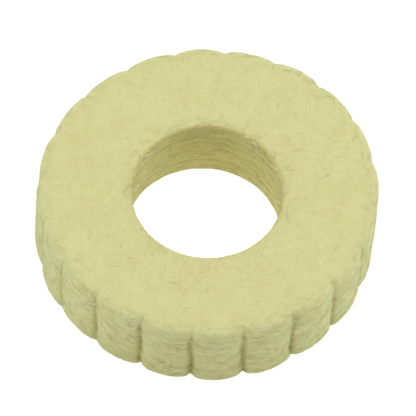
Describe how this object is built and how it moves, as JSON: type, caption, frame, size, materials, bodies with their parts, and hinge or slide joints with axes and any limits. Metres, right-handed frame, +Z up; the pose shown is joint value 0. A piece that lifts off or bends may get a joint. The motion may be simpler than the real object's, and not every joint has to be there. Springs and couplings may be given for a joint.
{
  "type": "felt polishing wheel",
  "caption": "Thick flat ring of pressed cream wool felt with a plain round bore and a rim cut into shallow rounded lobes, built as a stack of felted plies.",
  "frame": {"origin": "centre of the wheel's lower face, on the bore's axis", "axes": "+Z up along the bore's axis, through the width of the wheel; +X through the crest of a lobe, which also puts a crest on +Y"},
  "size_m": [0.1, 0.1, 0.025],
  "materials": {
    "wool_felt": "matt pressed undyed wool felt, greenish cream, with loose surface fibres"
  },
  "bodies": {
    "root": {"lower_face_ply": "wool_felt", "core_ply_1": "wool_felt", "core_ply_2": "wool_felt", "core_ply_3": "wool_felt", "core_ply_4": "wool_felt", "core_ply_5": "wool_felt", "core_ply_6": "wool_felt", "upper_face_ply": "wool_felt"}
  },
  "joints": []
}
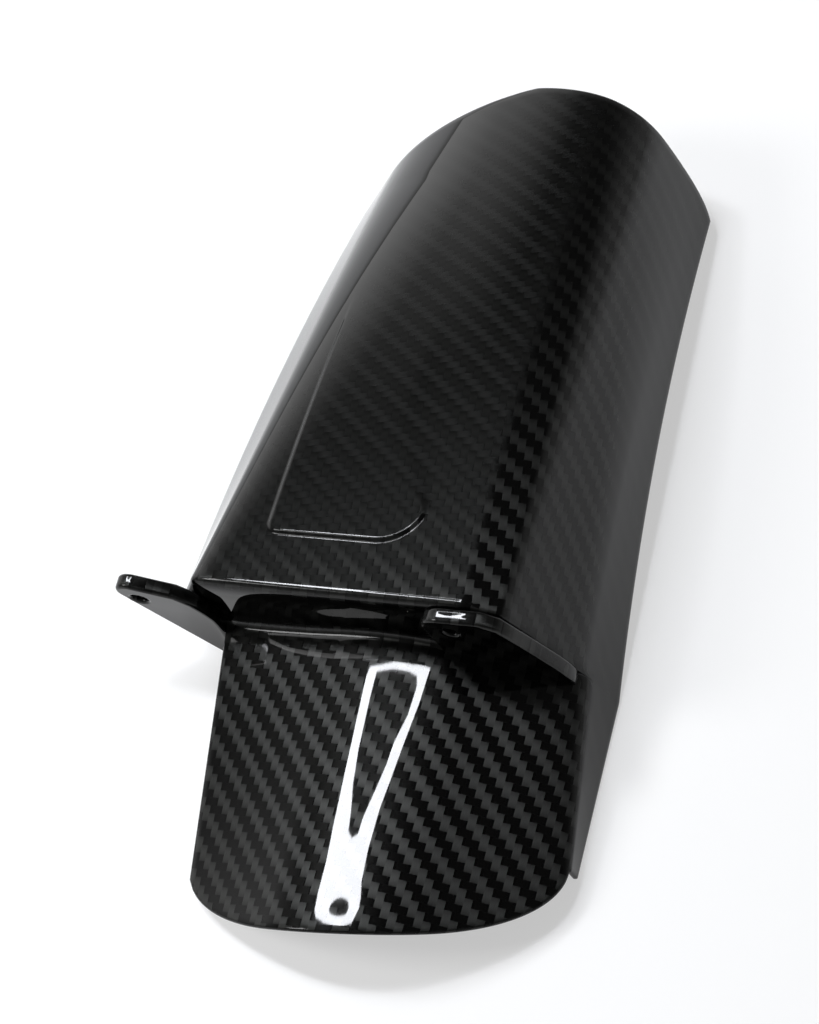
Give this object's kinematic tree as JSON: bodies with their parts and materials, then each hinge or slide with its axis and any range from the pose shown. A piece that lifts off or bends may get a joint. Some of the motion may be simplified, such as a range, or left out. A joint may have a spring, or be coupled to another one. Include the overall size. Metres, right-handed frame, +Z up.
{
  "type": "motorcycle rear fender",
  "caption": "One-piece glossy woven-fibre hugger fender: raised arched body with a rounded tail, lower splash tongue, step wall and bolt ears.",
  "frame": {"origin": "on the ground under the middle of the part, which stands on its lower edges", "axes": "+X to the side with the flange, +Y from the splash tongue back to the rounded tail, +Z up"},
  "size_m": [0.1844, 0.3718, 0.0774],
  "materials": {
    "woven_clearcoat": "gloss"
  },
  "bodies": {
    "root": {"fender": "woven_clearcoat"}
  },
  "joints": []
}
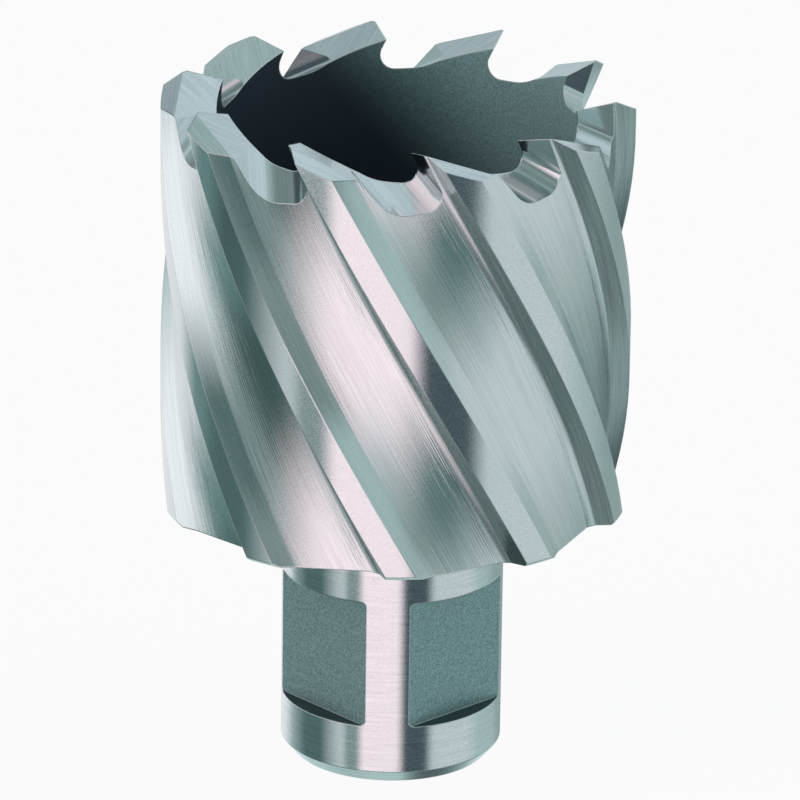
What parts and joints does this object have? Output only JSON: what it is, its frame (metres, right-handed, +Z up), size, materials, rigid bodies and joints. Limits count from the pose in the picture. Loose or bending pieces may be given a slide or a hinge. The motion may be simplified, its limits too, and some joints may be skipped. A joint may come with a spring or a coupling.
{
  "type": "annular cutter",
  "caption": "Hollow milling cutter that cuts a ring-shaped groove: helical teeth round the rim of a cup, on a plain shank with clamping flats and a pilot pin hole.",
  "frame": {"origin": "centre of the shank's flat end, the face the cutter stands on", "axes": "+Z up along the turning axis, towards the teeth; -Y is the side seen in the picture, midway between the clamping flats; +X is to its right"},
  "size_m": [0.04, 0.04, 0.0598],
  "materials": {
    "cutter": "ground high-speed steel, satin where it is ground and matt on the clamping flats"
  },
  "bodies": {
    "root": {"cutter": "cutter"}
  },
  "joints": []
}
# # # #
:: Task goal ::
Write out every entry exactly as given.

:: Answer to the exercise ::
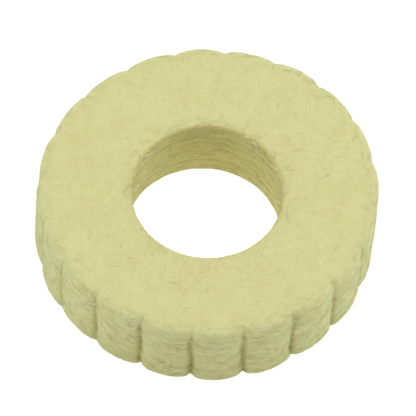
Describe how this object is built and how it moves, as JSON: type, caption, frame, size, materials, bodies with their parts, and hinge or slide joints with axes and any limits. Metres, right-handed frame, +Z up; the pose shown is joint value 0. A piece that lifts off or bends may get a joint. The motion may be simpler than the real object's, and not every joint has to be there. Springs and couplings may be given for a joint.
{
  "type": "felt polishing wheel",
  "caption": "Thick flat ring of pressed cream wool felt with a plain round bore and a rim cut into shallow rounded lobes, built as a stack of felted plies.",
  "frame": {"origin": "centre of the wheel's lower face, on the bore's axis", "axes": "+Z up along the bore's axis, through the width of the wheel; +X through the crest of a lobe, which also puts a crest on +Y"},
  "size_m": [0.1, 0.1, 0.025],
  "materials": {
    "wool_felt": "matt pressed undyed wool felt, greenish cream, with loose surface fibres"
  },
  "bodies": {
    "root": {"lower_face_ply": "wool_felt", "core_ply_1": "wool_felt", "core_ply_2": "wool_felt", "core_ply_3": "wool_felt", "core_ply_4": "wool_felt", "core_ply_5": "wool_felt", "core_ply_6": "wool_felt", "upper_face_ply": "wool_felt"}
  },
  "joints": []
}
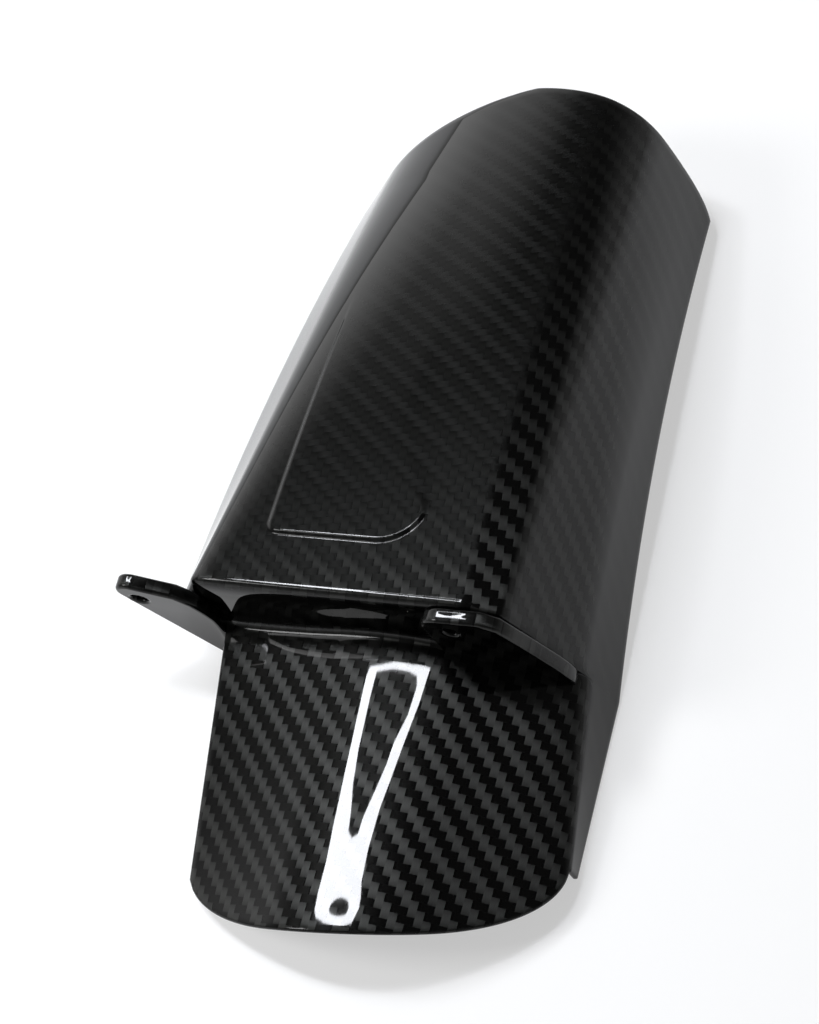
Give this object's kinematic tree as JSON: bodies with their parts and materials, then each hinge or slide with its axis and any range from the pose shown. A piece that lifts off or bends may get a joint. Some of the motion may be simplified, such as a range, or left out. A joint may have a spring, or be coupled to another one. Include the overall size. Metres, right-handed frame, +Z up.
{
  "type": "motorcycle rear fender",
  "caption": "One-piece glossy woven-fibre hugger fender: raised arched body with a rounded tail, lower splash tongue, step wall and bolt ears.",
  "frame": {"origin": "on the ground under the middle of the part, which stands on its lower edges", "axes": "+X to the side with the flange, +Y from the splash tongue back to the rounded tail, +Z up"},
  "size_m": [0.1844, 0.3718, 0.0774],
  "materials": {
    "woven_clearcoat": "gloss"
  },
  "bodies": {
    "root": {"fender": "woven_clearcoat"}
  },
  "joints": []
}
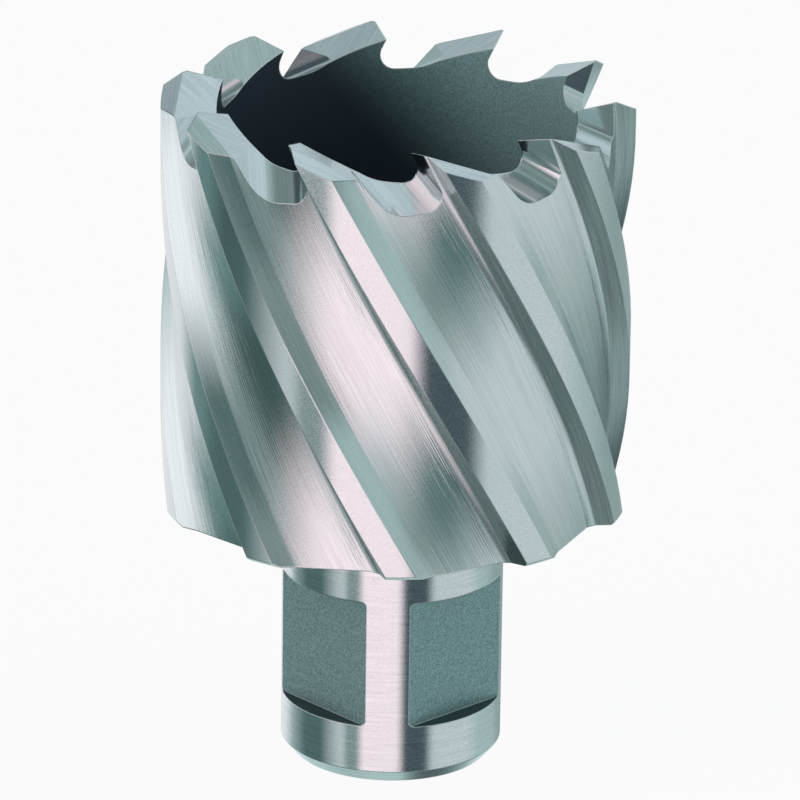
What parts and joints does this object have? Output only JSON: what it is, its frame (metres, right-handed, +Z up), size, materials, rigid bodies and joints. Limits count from the pose in the picture. Loose or bending pieces may be given a slide or a hinge. The motion may be simplified, its limits too, and some joints may be skipped. A joint may come with a spring or a coupling.
{
  "type": "annular cutter",
  "caption": "Hollow milling cutter that cuts a ring-shaped groove: helical teeth round the rim of a cup, on a plain shank with clamping flats and a pilot pin hole.",
  "frame": {"origin": "centre of the shank's flat end, the face the cutter stands on", "axes": "+Z up along the turning axis, towards the teeth; -Y is the side seen in the picture, midway between the clamping flats; +X is to its right"},
  "size_m": [0.04, 0.04, 0.0598],
  "materials": {
    "cutter": "ground high-speed steel, satin where it is ground and matt on the clamping flats"
  },
  "bodies": {
    "root": {"cutter": "cutter"}
  },
  "joints": []
}